◆ Available data
---+---

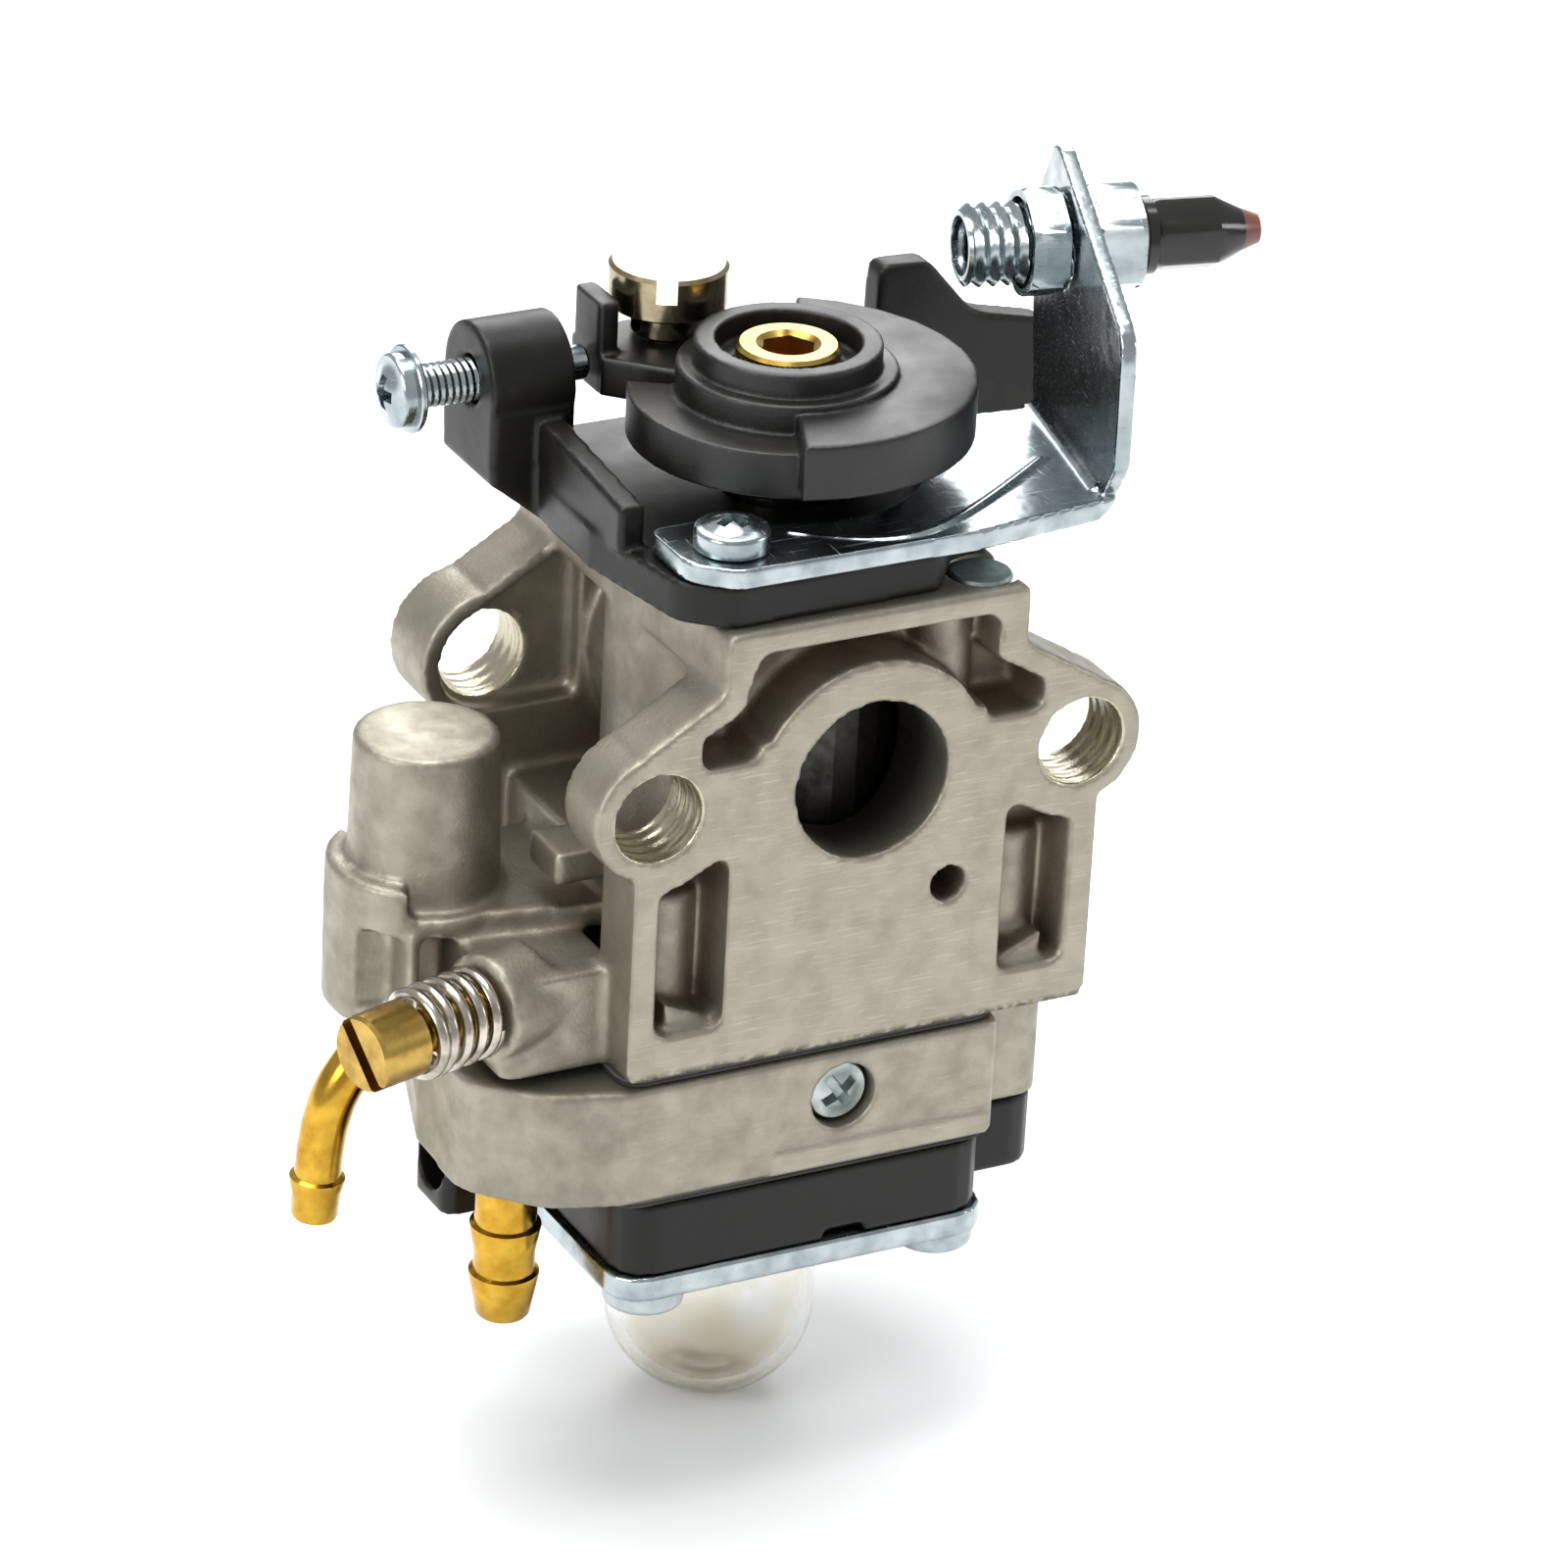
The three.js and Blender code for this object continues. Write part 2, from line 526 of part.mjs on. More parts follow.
function leverSpring() {
  return rod([stackX + 1, leverPivot.y], 1.3, -25.4, -22.8, 'z', 12);
}

function inletNeedle() {
  return turned([[0, -25.8], [1.3, -25.8], [1.3, -22.4], [0, -21]], 12)
    .translate(needleX, leverPivot.y, 0);
}

function purgeBody() {
  const block = slab([[-16.4, 0.4, 2.4], [10.8, 0.4, 2.4], [10.8, 4.6], [17, 4.6, 2.2],
    [17, 22, 2.2], [10.8, 24], [10.8, 29.8, 2.4], [-16.4, 29.8, 2.4]], purgeBottom, purgeTop);
  const lug = joined(
    slab([[-23.4, 13.4, 1], [-17.2, 13.4], [-17.2, 18.6], [-23.4, 18.6, 1]], -34.6, purgeTop),
    box(-17.4, -15, 13.4, 18.6, purgeBottom, purgeTop));
  const holes = screwXs.flatMap((x) => screwYs.map((y) => (
    rod([x, y], 1.65, purgeBottom - 1, purgeTop + 1, 'z', 8))));
  return cut(joined(block, lug),
    rod([stackX, throttleY], 10.4, purgeTop - 1.6, purgeTop + 1, 'z', 20),
    rod([bulbX, throttleY], 8.95, purgeBottom - 1, -32.6, 'z', 20),
    rod([bulbX, throttleY], 1.3, -33, -30, 'z', 10),
    rod([16, -31.6], 1.9, -25, -17.6, 'x', 12),
    box(-1.5, 1.5, -1, 1.2, purgeBottom - 1, purgeBottom + 0.7),
    ...holes);
}

// The mushroom-shaped valve that hangs in the primer bulb.
function duckbillValve() {
  return turned([[0, -41], [1.3, -40.6], [1.6, -37.4], [4.2, -35.2], [4.4, -34], [1.1, -33.2],
    [1.1, -30.8], [0, -30.8]], 14).translate(bulbX, throttleY, 0);
}

function bulbPlate() {
  const holes = screwXs.flatMap((x) => screwYs.map((y) => (
    rod([x, y], 1.65, plateBottom - 1, plateTop + 1, 'z', 8))));
  return cut(
    slab([[-16.8, 0.2, 2.4], [11.2, 0.2, 2.4], [11.2, 30, 2.4], [-16.8, 30, 2.4]],
      plateBottom, plateTop),
    rod([bulbX, throttleY], 7.5, plateBottom - 1, plateTop + 1, 'z', 20),
    ...holes);
}

// A hollow dome with a flange that the plate clamps against the purge body.
function primerBulb() {
  const wall = 0.9;
  const domeStart = bulbBottom + 6.6;
  const arc = (radius, steps) => Array.from({ length: steps + 1 }, (_, step) => {
    const angle = (Math.PI / 2) * (step / steps);
    return [radius * Math.cos(angle), domeStart - (radius - bulbRadius + 6.6) * Math.sin(angle)];
  });
  const outer = arc(bulbRadius, 5);
  const inner = arc(bulbRadius - wall, 4).reverse();
  outer[outer.length - 1][0] = 0;
  inner[0][0] = 0;
  return turned([...inner, [bulbRadius - wall, -32.9], [8.7, -32.9], [8.7, -34.1],
    [bulbRadius, -34.1], ...outer].reverse(), 20).translate(bulbX, throttleY, 0);
}

function coverScrew(x, y) {
  return turnedTo(panScrew(2.75, 2, 1.45, 18.6), new THREE.Vector3(0, 0, -1))
    .translate(x, y, plateBottom - 0.05);
}

place('carb_body', carbBody(), 'dieCast');
place('body_plug', bodyPlug(), 'steel');
place('main_nozzle', mainNozzle(), 'brass');

const throttleGroup = new THREE.Group();
throttleGroup.position.set(0, throttleY, 0);
group.add(throttleGroup);
place('throttle_barrel', throttleBarrel(), 'steel', throttleGroup);
place('thrust_ring', thrustRing(), 'steel', throttleGroup);
place('return_spring', returnSpring(), 'steel', throttleGroup);
place('throttle_lever', throttleLever(), 'blackPlastic', throttleGroup);
place('needle_adjuster', needleAdjuster(), 'brass', throttleGroup);
place('jet_needle', jetNeedle(), 'steel', throttleGroup);
place('cable_swivel', cableSwivel(), 'nickel', throttleGroup);

place('throttle_cover', throttleCover(), 'blackPlastic');
place('idle_screw', idleScrew(), 'zinc');
place('cable_bracket', cableBracket(), 'zinc');
place('bracket_screw_front', panScrew(2.5, 2.1, 1.2, 5.6)
  .translate(frontScrew.x, frontScrew.y, bracketTop + 0.05), 'zinc');
place('bracket_screw_rear', panScrew(2.5, 2.1, 1.2, 8)
  .translate(rearScrew.x, rearScrew.y, bracketTop + 0.05), 'zinc');

const adjusterGroup = new THREE.Group();
adjusterGroup.position.copy(tabPoint);
adjusterGroup.quaternion.setFromUnitVectors(
  new THREE.Vector3(0, 0, 1), new THREE.Vector3(Math.cos(tabTurn), Math.sin(tabTurn), 0));
group.add(adjusterGroup);
place('cable_adjuster', cableAdjuster(), 'zinc', adjusterGroup);
place('adjuster_nut_inner', hexNut(-3.6, -1.05), 'zinc', adjusterGroup);
place('adjuster_nut_outer', hexNut(0.65, 4.2), 'zinc', adjusterGroup);
place('cable_boot', cableBoot(), 'blackRubber', adjusterGroup);

const mixtureGroup = new THREE.Group();
mixtureGroup.position.copy(mixtureFace);
mixtureGroup.quaternion.setFromUnitVectors(
  new THREE.Vector3(0, 0, 1),
  new THREE.Vector3(-Math.cos(mixtureTurn), -Math.sin(mixtureTurn), 0));
group.add(mixtureGroup);
place('mixture_screw', mixtureScrew(), 'brass', mixtureGroup);
place('mixture_spring', mixtureSpring(), 'steel', mixtureGroup);

place('pump_gasket', sheet(-19.5, -19.25, 9), 'gasket');
place('pump_diaphragm', sheet(-19.75, -19.55), 'darkRubber');
place('pump_body', pumpBody(), 'dieCast');
place('pump_plug_screw', pumpPlugScrew(), 'zinc');
place('inlet_screen', inletScreen(), 'steel');
place('metering_lever', meteringLever(), 'steel');
place('lever_pin', leverPin(), 'steel');
place('lever_spring', leverSpring(), 'steel');
place('inlet_needle', inletNeedle(), 'steel');
place('inlet_nipple', inletNipple(), 'brass');
place('return_nipple', straightNipple(), 'brass');
place('metering_gasket', sheet(-28.6, -28.35, 10.4), 'gasket');
place('metering_diaphragm', sheet(-28.85, -28.65), 'darkRubber');
place('purge_body', purgeBody(), 'blackPlastic');
place('duckbill_valve', duckbillValve(), 'darkRubber');
place('primer_bulb', primerBulb(), 'milky');
place('bulb_plate', bulbPlate(), 'zinc');
screwXs.forEach((x, column) => {
  screwYs.forEach((y, row) => {
    place(`cover_screw_${column * 2 + row + 1}`, coverScrew(x, y), 'zinc');
  });
});

export default group;
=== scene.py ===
import json
import math

import bmesh
import bpy
import numpy as np
from mathutils import Matrix, Vector


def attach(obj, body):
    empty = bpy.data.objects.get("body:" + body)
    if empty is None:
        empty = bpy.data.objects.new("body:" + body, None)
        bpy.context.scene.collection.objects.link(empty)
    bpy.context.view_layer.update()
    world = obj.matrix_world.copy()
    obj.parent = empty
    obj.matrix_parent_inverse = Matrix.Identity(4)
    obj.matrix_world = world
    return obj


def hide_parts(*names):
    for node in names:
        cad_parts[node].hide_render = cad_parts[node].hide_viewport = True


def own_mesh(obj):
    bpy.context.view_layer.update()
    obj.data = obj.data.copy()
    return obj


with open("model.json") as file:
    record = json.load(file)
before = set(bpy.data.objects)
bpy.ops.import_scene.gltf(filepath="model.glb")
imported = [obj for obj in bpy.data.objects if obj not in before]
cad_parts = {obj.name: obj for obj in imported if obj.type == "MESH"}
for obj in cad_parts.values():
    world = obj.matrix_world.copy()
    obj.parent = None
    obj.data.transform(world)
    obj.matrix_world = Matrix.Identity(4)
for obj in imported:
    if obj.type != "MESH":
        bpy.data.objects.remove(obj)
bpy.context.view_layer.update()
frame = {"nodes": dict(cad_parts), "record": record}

mm = 0.001               # shapes are drawn in millimetres and brought to metres once finished
bodyOf = {node: body for body, nodes in frame["record"]["behaviour"]["bodies"].items()
          for node in nodes}


# Places on the carburetor, in millimetres, the same as the frame's.
boltHalfSpacing = 15.5
throttleY = 14.7
bulbBottom = -52.4
throttleAxis = Vector((0, throttleY, 0))
swivelAxis = Vector((-3.5, 25.3, 0))
bulbAxis = Vector((-2.4, 14.7, 0))
tabFrame = Matrix.Translation((20.4, 14.1, 0)) @ Matrix.Rotation(math.radians(-12), 4, "Z")
adjusterFrame = tabFrame @ Matrix.Translation((0, 0, 29.5)) @ Matrix.Rotation(math.pi / 2, 4, "Y")
mixtureDirection = Vector((-math.cos(math.radians(16)), -math.sin(math.radians(16)), 0))
mixtureFrame = (Matrix.Translation((-25, 5.7, -14.6))
                @ mixtureDirection.to_track_quat("Z", "Y").to_matrix().to_4x4())


def linear(hexColour):
    channels = [int(hexColour[start:start + 2], 16) / 255 for start in (1, 3, 5)]
    return [c / 12.92 if c <= 0.04045 else ((c + 0.055) / 1.055) ** 2.4 for c in channels] + [1]


def addNode(tree, kind, settings=None, links=None):
    node = tree.nodes.new(kind)
    for key, value in (settings or {}).items():
        if isinstance(key, str) and hasattr(node, key):
            setattr(node, key, value)
        else:
            node.inputs[key].default_value = value
    for key, source in (links or {}).items():
        tree.links.new(source, node.inputs[key])
    return node


def keepMesh(name, bm):
    bmesh.ops.remove_doubles(bm, verts=bm.verts, dist=1e-5)
    bmesh.ops.recalc_face_normals(bm, faces=bm.faces)
    mesh = bpy.data.meshes.new(name)
    bm.to_mesh(mesh)
    bm.free()
    piece = bpy.data.objects.new(name, mesh)
    bpy.context.collection.objects.link(piece)
    return piece


# Rows are (radius, height along the axis); a radius may be a function of the angle, and 0 is a
# pole. The axis is Z, or a path that gives the frame at a height.
def turnPiece(name, rows, sides=64, closed=False, path=None):
    bm = bmesh.new()
    rings = []
    for radius, along in rows:
        ring = []
        for side in range(1 if radius == 0 else sides):
            angle = 2 * math.pi * side / sides
            reach = radius(angle) if callable(radius) else radius
            flat = Vector((reach * math.cos(angle), reach * math.sin(angle), 0))
            spot = path(along) @ flat if path else flat + Vector((0, 0, along))
            ring.append(bm.verts.new(spot))
        rings.append(ring)
    for lower, upper in zip(rings, rings[1:] + (rings[:1] if closed else [])):
        for side in range(sides):
            after = (side + 1) % sides
            corners = [lower[side % len(lower)], lower[after % len(lower)],
                       upper[after % len(upper)], upper[side % len(upper)]]
            corners = list(dict.fromkeys(corners))
            if len(corners) > 2:
                bm.faces.new(corners)
    return keepMesh(name, bm)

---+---

◆ Written problem
From the data above, pick out each line containing "empty" and copy it.

◆ Solution for this problem
    empty = bpy.data.objects.get("body:" + body)
    if empty is None:
        empty = bpy.data.objects.new("body:" + body, None)
        bpy.context.scene.collection.objects.link(empty)
    obj.parent = empty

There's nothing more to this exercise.